Hadis Abdullah bin Amr
وَعَنْ عَبْدِ اللهِ بْنِ عَمْرٍو رَضِيَ اللهُ عَنْهُمَا قَالَ: قَالَ رَسُولُ اللهِ صَلَّى اللهُ عَلَيْهِ وَسَلَّمَ: ( أَرْبَعٌ مَنْ كُنَّ فِيهِ كَانَ مُنَافِقًا خَالِصًا) (وَإِنْ صَامَ وَصَلَّى وَزَعَمَ أَنَّهُ مُسْلِمٌ) (وَمَنْ كَانَتْ فِيهِ خَصْلَةٌ مِنْهُنَّ, كَانَتْ فِيهِ خَصْلَةٌ مِنْ النِّفَاقِ حَتَّى يَدَعَهَا إِذَا حَدَّث كَذَبَ، وَإِذَا اؤْتُمِنَ خَانَ, وَإِذَا عَاهَدَ غَدَرَ) وَفِي رِوَايَةٍ: (وَإِذَا وَعَدَ أَخْلَفَ) (وَإِذَا خَاصَمَ فَجَرَ)
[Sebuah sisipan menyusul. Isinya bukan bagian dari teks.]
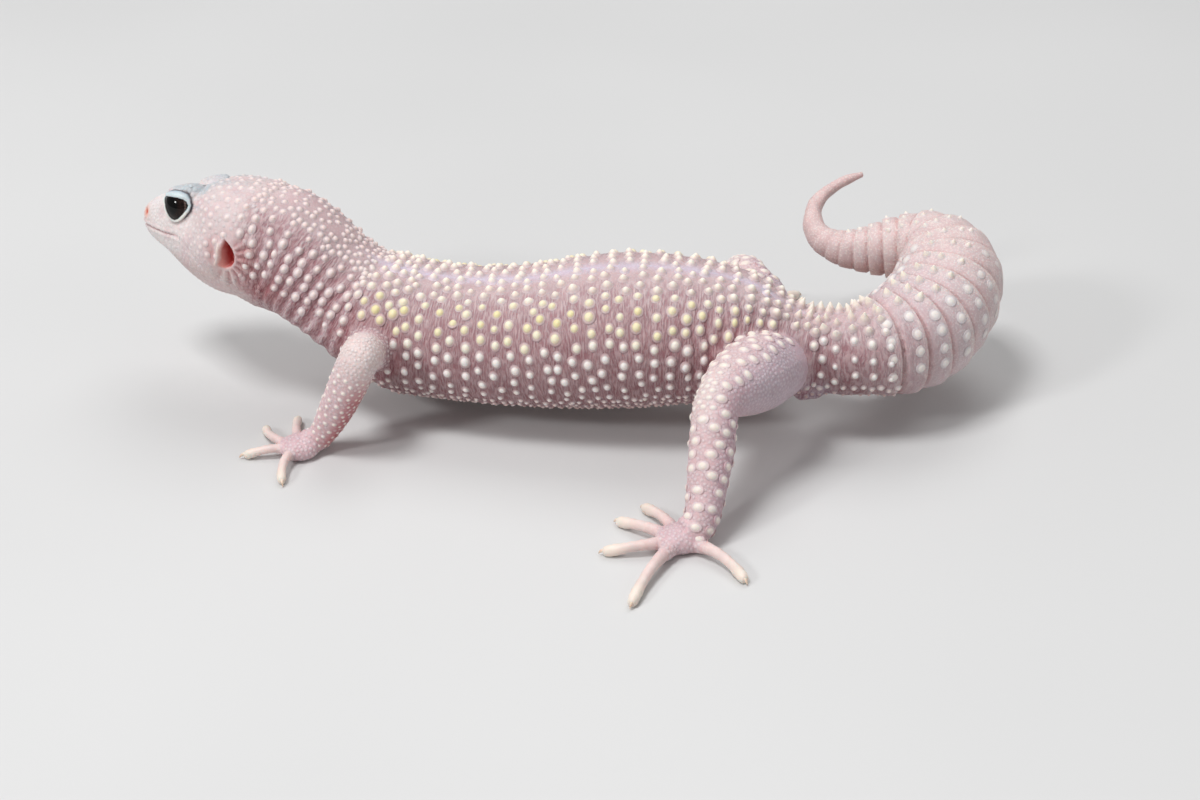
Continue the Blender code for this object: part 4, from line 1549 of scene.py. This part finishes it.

Dinarasikan Abdullah bin Amr ra., Rasulullah saw. bersabda: (Ada empat hal yang jika bersemayam pada diri seseorang, maka dialah orang munafik yang tulen) (walaupun ia suka berpuasa dan shalat, bahkan mendakwakan dirinya sebagai seorang muslim) (Barangsiapa yang terjangkit salah satu dari sifat-sifat itu, maka pada dirinya terdapat oknum kemunafikan sehingga ia meninggalkannya. Yaitu jika berkata, ia dusta, jika dipercaya, ia khianat, jika berjanji, maka ia mengingkari). Dalam riwayat lain: (Jika berjanji, ia mengingkari) (dan jika ia bermusuhan, maka ia sangat berprilaku keji).
Hr. Bukhari: 33, 34; Muslim: 58, 59; Ahmad: 9147.
Pemimpin Pengkhianat Tanda Kiamat
Ditemukan beberapa hadis yang menjelaskan di antara tanda datangnya kehancuran pada sebuah komunitas adalah adanya pemimpin yang tidak amanah. Yakni hilangnya sifat amanah pada para pemimpin negeri, walaupun mereka masih menjalani shalat, dan klimak kehancuran itu jika para pemimpin telah meninggalkan shalat, andaikan mereka menjalaninya, itupun mereka terasa sangat terbeban, dan tidaklah mereka menjalaninya kecuali sekedar riya’.
Dalam hal ini ditemukan hadis-hadis yang diriwayatkan (1) Umar bin Khatthab, (2) Anas bin Malik, (3) Abu Hurairah, dan (4) Hudzaifah bin Yaman.
Karena keterbatasan karakter, penulis paparkan hadis yang diriwayarkan Umar bin Khatthab sebagai berikut:
Hadis Umar bin Khatthab
عَنْ عُمَرَ بْنِ الْخَطَّابِ رَضِيَ اللهُ عَنْهُ قَالَ: قَالَ رَسُولُ اللهِ صَلَّى اللهُ عَلَيْهِ وَسَلَّمَ: أَوَّلُ مَا يُرْفَعُ مِنَ النَّاسِ الْأَمَانَةُ، وَآخِرُ مَا يَبْقَى مِنْ دِينِهِمُ الصَلَاةُ، وَرُبَّ مُصَلٍّ لَا خَلَاقَ لَهُ عِنْدَ اللهِ
Dinarasikan Umar bin Khatthab ra., Rasulullah saw. bersabda: Hal yang pertama terangkat dari manusia adalah sifat amanah, tanda terakhir dari perkara agama mereka tinggal shalat, padahal boleh jadi pelakunya jusru orang yang tidak mendapatkan bagian apa pun di sisi Allah (lantaran kemunafikannya). Hr. Thabrani dalam Mu’jam Kabir: 387. Periksa Shahih Jami’ Shaghir: 2575. Itulah sebabnya ditemukan hadis-hadis yang menjelaskan sikap tidak amanah merupakan bagian dari dosa-dosa besar.